What makes me think so is "Clifford's Cookie Craving," episode 18 from Season 2, produced in 2002, and what I can say with certainty is that if you've had trouble conceiving what it's like inside the head of a food addict, this is an excellent illustration. No, really.

Briefly, a massive cookie ("Clifford-sized") is mounted for display at the local fair, but before it can be unveiled, Clifford and two pals eat it all. "Uh oh. I have a feeling were should get out of here," his friend T-Bone says before it all goes wrong.

They start out committed to the people-food rule that "if it drops on the ground or it's headed that way, it belongs to the dogs and that's OK." but are called by the cookie's aroma until they can hold out no longer, even though it goes against their code, even though they know there will be painful consequences. (At the gala unveiling, they are caught red-pawed in front of the whole town, though of course, it's a cartoon so they incur no shame.) They eat a little, resolve to eat no more, but then continue, trying to eat it back into a shape that no one will notice what they've done. But they end up eating it all and feeling remorse.

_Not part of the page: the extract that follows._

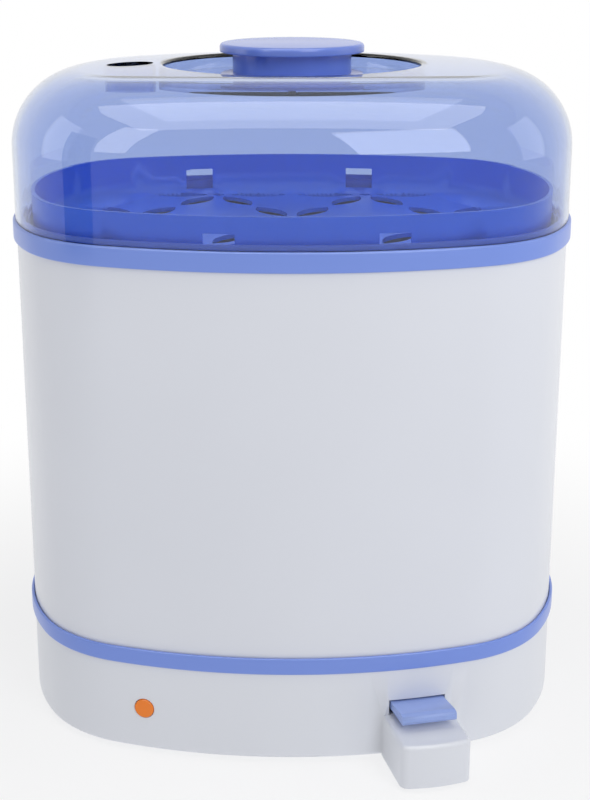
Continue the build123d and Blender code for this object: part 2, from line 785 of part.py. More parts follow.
with BuildPart() as cord_gland:
    disc_on(inlet_frame, inlet_radius - fit, gland_inner, fit)
    disc_on(inlet_frame, gland_flange_radius, fit, gland_front)
    fillet(cord_gland.faces().sort_by(Axis.Y)[-1].edges(), gland_edge_radius)
    disc_on(inlet_frame, gland_lock_radius, gland_back, gland_inner)
    disc_on(inlet_frame, gland_bore_radius, gland_back, gland_front, mode=Mode.SUBTRACT)
keep(cord_gland, "cord_gland")

with BuildPart() as terminal_block:
    with Locations((terminal_x, terminal_y, deck_bottom - terminal_height / 2)):
        Box(terminal_length, terminal_width, terminal_height)
    with Locations((terminal_x, terminal_y, deck_bottom - terminal_height)):
        with GridLocations(terminal_screw_pitch, 0, terminal_screw_count, 1):
            Cylinder(terminal_screw_radius, 2 * terminal_screw_depth, mode=Mode.SUBTRACT)
keep(terminal_block, "terminal_block")

# Lower trim ring: stands on the base's rim, and holds the sleeve between its lip and skirt
with BuildPart() as lower_trim_ring:
    oval_block(0, base_top, lower_ring_top)
    for face in lower_trim_ring.faces().filter_by(Axis.Z):
        fillet(face.edges(), ring_edge_radius)
    oval_block(ring_lip, sleeve_bottom, lower_ring_top, mode=Mode.SUBTRACT)
    oval_block(locating_inner_inset, base_top, sleeve_bottom, mode=Mode.SUBTRACT)
    oval_band(skirt_outer_inset, skirt_inner_inset, sleeve_bottom, sleeve_bottom + ring_skirt_depth)
    oval_band(locating_outer_inset, locating_inner_inset, base_top - locating_depth, base_top)
keep(lower_trim_ring, "lower_trim_ring")

with BuildPart() as body_sleeve:
    oval_band(sleeve_inset, sleeve_inset + sleeve_wall, sleeve_bottom, sleeve_top)
keep(body_sleeve, "body_sleeve")

# Upper trim ring: caps the sleeve, carries the lid on its top and the tray on a ledge inside
with BuildPart() as upper_trim_ring:
    oval_block(0, upper_ring_bottom, upper_ring_top)
    for face in upper_trim_ring.faces().filter_by(Axis.Z):
        fillet(face.edges(), ring_edge_radius)
    oval_block(ring_lip, upper_ring_bottom, sleeve_top, mode=Mode.SUBTRACT)
    oval_block(skirt_inner_inset, sleeve_top, upper_ring_top, mode=Mode.SUBTRACT)
    oval_band(skirt_outer_inset, skirt_inner_inset, tray_bottom - tray_ledge_thickness, sleeve_top)
    oval_band(skirt_outer_inset, tray_ledge_inset, tray_bottom - tray_ledge_thickness, tray_bottom)
    oval_band(bead_outer_inset, bead_inner_inset, upper_ring_top, upper_ring_top + lid_bead_height)
keep(upper_trim_ring, "upper_trim_ring")

# Bottle rack: a floor on legs, and a collar for each bottle
rack_floor_top = rack_floor_z + rack_floor_thickness
post_top = rack_floor_top + post_height
finger_width = grip_width - 2 * grip_bar
finger_height = grip_height - 2 * grip_bar
outer_wells = GridLocations(2 * outer_well_x, 2 * outer_well_y, 2, 2)
middle_wells = GridLocations(0, 2 * middle_well_y, 1, 2)
end_legs = GridLocations(2 * rack_end_leg_x, 0, 2, 1)
side_legs = GridLocations(2 * rack_side_leg_x, 2 * rack_side_leg_y, 2, 2)

spigot_radius = collar_radius - collar_shoulder

with BuildPart() as bottle_rack:
    oval_block(rack_inset, rack_floor_z, rack_floor_top)
    for wells in (outer_wells, middle_wells):
        with wells:
            round_block(spigot_radius + running_fit, rack_floor_z, rack_floor_top, mode=Mode.SUBTRACT)
    # a cross under each well, which the bottle's mouth stands on
    with BuildSketch(Plane.XY.offset(rack_floor_z)) as crosses:
        for wells in (outer_wells, middle_wells):
            with wells:
                Rectangle(2 * collar_radius + 2 * well_wall, well_rib_width)
                Rectangle(well_rib_width, 2 * collar_radius + 2 * well_wall)
    extrude(crosses.sketch, amount=-well_rib_height)
    for legs in (end_legs, side_legs):
        with legs:
            pin_hole = rack_leg_pin_radius + running_fit
            round_block(pin_hole, rack_floor_z, rack_floor_top, mode=Mode.SUBTRACT)
    round_block(post_pin_radius + running_fit, rack_floor_z, rack_floor_top, mode=Mode.SUBTRACT)
keep(bottle_rack, "bottle_rack")

# Rack legs: six studs that stand on the deck, each with a pin through the rack's floor
with BuildPart() as rack_legs:
    for legs in (end_legs, side_legs):
        with legs:
            round_block(rack_leg_radius, deck_top, rack_floor_z)
            round_block(rack_leg_pin_radius, rack_floor_z, rack_floor_top)
keep(rack_legs, "rack_legs")

# Bottle collars: rings that plug into the rack's floor, one at each well
collar_spots = {
    "front_left": (-outer_well_x, -outer_well_y),
    "front_middle": (0, -middle_well_y),
    "front_right": (outer_well_x, -outer_well_y),
    "back_left": (-outer_well_x, outer_well_y),
    "back_middle": (0, middle_well_y),
    "back_right": (outer_well_x, outer_well_y),
}

for spot, (well_x, well_y) in collar_spots.items():
    with BuildPart() as bottle_collar:
        with Locations((well_x, well_y, 0)):
            round_block(collar_radius, rack_floor_top, rack_floor_z + well_height)
            round_block(spigot_radius, rack_floor_z, rack_floor_top)
            round_block(well_radius, rack_floor_z, rack_floor_z + well_height, mode=Mode.SUBTRACT)
    keep(bottle_collar, f"bottle_collar_{spot}")

# Rack handle: a post that stands on the rack's floor, with a pin through it and a looped grip on top
with BuildPart() as rack_handle:
    round_block(post_pin_radius, rack_floor_z, rack_floor_top)
    round_block(post_radius, rack_floor_top, post_top)
    with BuildSketch(Plane.XZ.offset(-grip_thickness / 2)) as grip:
        with Locations((0, post_top + grip_height / 2 - grip_bar)):
            RectangleRounded(grip_width, grip_height, grip_corner)
            RectangleRounded(finger_width, finger_height, grip_hole_corner, mode=Mode.SUBTRACT)
    extrude(grip.sketch, amount=grip_thickness)
keep(rack_handle, "rack_handle")

# Small-parts tray: a drafted cup with water slots and a floor pierced with flowers
tray_foot_inset = tray_rim_inset + tray_height * math.tan(math.radians(tray_draft))
tray_floor_top = tray_bottom + tray_floor
flower_field = oval(tray_foot_inset + tray_wall + flower_margin).face()
row_pitch = flower_pitch * math.sin(math.radians(60))
flower_rows = ((0, -1), (0, 0), (0, 1), (1, -0.5), (1, 0.5), (-1, -0.5), (-1, 0.5))

with BuildPart() as small_parts_tray:
    oval_block(tray_foot_inset, tray_bottom, tray_top, taper=-tray_draft)
    oval_block(tray_foot_inset + tray_wall, tray_floor_top, tray_top, taper=-tray_draft, mode=Mode.SUBTRACT)
    with BuildSketch(Plane.XY.offset(tray_bottom)) as flowers:
        for row, place in flower_rows:
            centre = Vector(place * flower_pitch, row * row_pitch)
            with Locations(centre):
                Circle(flower_eye_radius)
            for petal_number in range(petal_count):
                turn = Location(centre, 360 * petal_number / petal_count)
                if flower_field.is_inside((turn * Location((petal_outer, 0, 0))).position):
                    with Locations(turn):
                        add(petal())
    extrude(flowers.sketch, amount=tray_floor, mode=Mode.SUBTRACT)
    slot_z = tray_floor_top + tray_slot_height / 2
    for slots, slot_y in ((tray_front_slots, -body_half_depth), (tray_back_slots, body_half_depth)):
        with Locations(*((slot_x, slot_y, slot_z) for slot_x in slots)):
            Box(tray_slot_width, body_half_depth / 2, tray_slot_height, mode=Mode.SUBTRACT)
keep(small_parts_tray, "small_parts_tray")

# Lid: a clear dome with a dish for the knob and a steam vent beside it.
# The crown's sphere lies on its side, so that its poles stay off the lid.
crown_frame = Location((0, 0, lid_top - lid_crown_radius), (90, 0, 0))

with BuildPart() as lid_hollow:
    oval_block(lid_inset + lid_wall, upper_ring_top, lid_top + cut_over)
    with Locations(crown_frame):
        Sphere(lid_crown_radius - lid_wall, mode=Mode.INTERSECT)
    fillet(lid_hollow.faces().sort_by(Axis.Z)[-1].edges(), lid_shoulder_radius - lid_wall)
    round_block(dish_radius + lid_wall, dish_floor - lid_wall, lid_top + cut_over, mode=Mode.SUBTRACT)
    with Locations((vent_x, 0, 0)):
        round_block(vent_bore_radius + vent_wall, lid_top - vent_tube_length, lid_top, mode=Mode.SUBTRACT)

with BuildPart() as lid_shell:
    oval_block(lid_inset, upper_ring_top, lid_top + cut_over)
    with Locations(crown_frame):
        Sphere(lid_crown_radius, mode=Mode.INTERSECT)
    fillet(lid_shell.faces().sort_by(Axis.Z)[-1].edges(), lid_shoulder_radius)
    add(lid_hollow.part, mode=Mode.SUBTRACT)
    round_block(dish_radius, dish_floor, lid_top + cut_over, mode=Mode.SUBTRACT)
    fillet(lid_shell.edges(Select.LAST).group_by(Axis.Z)[-1], dish_edge_radius)
    with Locations((vent_x, 0, 0)):
        round_block(vent_bore_radius, upper_ring_top, lid_top, mode=Mode.SUBTRACT)
    round_block(knob_screw_radius + fit, dish_floor - lid_wall, dish_floor, mode=Mode.SUBTRACT)
keep(lid_shell, "lid_shell")

# Lid knob: flange on the dish, hollow neck, and a cap whose boss takes the screw
knob_flange_top = dish_floor + knob_flange_height
knob_neck_top = knob_flange_top + knob_neck_height
knob_cap_top = knob_neck_top + knob_cap_height
knob_underside = dish_floor - lid_wall - knob_washer_height

with BuildPart() as knob_flange:
    round_block(knob_flange_radius, dish_floor, knob_flange_top)
    fillet(knob_flange.faces().sort_by(Axis.Z)[-1].edges(), knob_flange_edge)
    round_block(knob_boss_radius + fit, dish_floor, knob_flange_top, mode=Mode.SUBTRACT)
keep(knob_flange, "knob_flange")

with BuildPart() as knob_neck:
    round_block(knob_neck_radius, knob_flange_top, knob_neck_top)
    round_block(knob_neck_radius - knob_neck_wall, knob_flange_top, knob_neck_top, mode=Mode.SUBTRACT)
keep(knob_neck, "knob_neck")

with BuildPart() as knob_cap:
    round_block(knob_cap_radius, knob_neck_top, knob_cap_top)
    fillet(knob_cap.faces().sort_by(Axis.Z)[-1].edges(), knob_cap_edge)
    round_block(knob_boss_radius, dish_floor, knob_neck_top)
    thread_top = dish_floor + knob_screw_grip + knob_screw_spare
    round_block(knob_screw_radius + running_fit, dish_floor, thread_top, mode=Mode.SUBTRACT)
keep(knob_cap, "knob_cap")

with BuildPart() as knob_washer:
    round_block(knob_washer_radius, knob_underside, dish_floor - lid_wall)
    round_block(knob_screw_radius + fit, knob_underside, dish_floor - lid_wall, mode=Mode.SUBTRACT)
keep(knob_washer, "knob_washer")

with BuildPart() as knob_screw:
    round_block(knob_screw_head_radius, knob_underside - knob_screw_head_height, knob_underside)
    fillet(knob_screw.faces().sort_by(Axis.Z)[0].edges(), knob_screw_head_edge)
    round_block(knob_screw_radius, knob_underside, dish_floor + knob_screw_grip)
keep(knob_screw, "knob_screw")
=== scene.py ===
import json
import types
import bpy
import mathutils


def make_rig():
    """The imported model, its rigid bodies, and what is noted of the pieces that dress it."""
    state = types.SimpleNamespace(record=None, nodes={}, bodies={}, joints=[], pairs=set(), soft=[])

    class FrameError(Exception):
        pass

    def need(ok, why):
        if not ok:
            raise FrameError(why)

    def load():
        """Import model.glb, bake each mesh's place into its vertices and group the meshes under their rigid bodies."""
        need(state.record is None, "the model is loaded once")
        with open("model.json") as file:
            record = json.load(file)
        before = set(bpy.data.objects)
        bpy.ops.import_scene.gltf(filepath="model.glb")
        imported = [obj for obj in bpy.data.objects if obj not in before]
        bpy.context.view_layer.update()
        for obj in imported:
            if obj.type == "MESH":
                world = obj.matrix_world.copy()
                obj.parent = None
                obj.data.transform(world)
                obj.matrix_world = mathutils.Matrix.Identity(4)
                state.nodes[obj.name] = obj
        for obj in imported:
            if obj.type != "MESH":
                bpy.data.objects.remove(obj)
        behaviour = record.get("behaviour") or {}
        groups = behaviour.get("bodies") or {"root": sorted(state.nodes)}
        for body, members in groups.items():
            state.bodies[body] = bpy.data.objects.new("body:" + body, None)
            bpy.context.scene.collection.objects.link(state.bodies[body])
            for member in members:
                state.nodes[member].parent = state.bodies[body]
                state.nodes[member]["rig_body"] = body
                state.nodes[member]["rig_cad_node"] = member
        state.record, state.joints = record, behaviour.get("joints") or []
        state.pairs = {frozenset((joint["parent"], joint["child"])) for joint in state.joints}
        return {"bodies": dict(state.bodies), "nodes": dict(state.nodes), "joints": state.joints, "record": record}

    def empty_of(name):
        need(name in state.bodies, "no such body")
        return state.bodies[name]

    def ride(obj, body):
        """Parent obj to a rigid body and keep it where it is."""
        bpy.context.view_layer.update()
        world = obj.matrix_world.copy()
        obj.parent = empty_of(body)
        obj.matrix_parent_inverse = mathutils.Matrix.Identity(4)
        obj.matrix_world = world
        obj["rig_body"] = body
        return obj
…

Dude, I can relate. Many times, in my parents' house growing up or on babysitting jobs or at friends' houses, I ate food in secret, at odd times and in reckless amounts, and then tried to cover it up by buying a replacement or at least by shoving it back into a shelf so I might escape detection.

I certainly don't think the scriptwriters set out to illustrate the condition, and almost certainly were pleased with their light-hearted fun. That's part of the climate in which food addicts exist, where the demons we fight are others' fodder for kiddie cartoons.

Postscript: No, I don't go trolling through kids' TV fare looking for lovable characters to sully. I happened across this while watching with my 3-year-old, and I saw what I saw.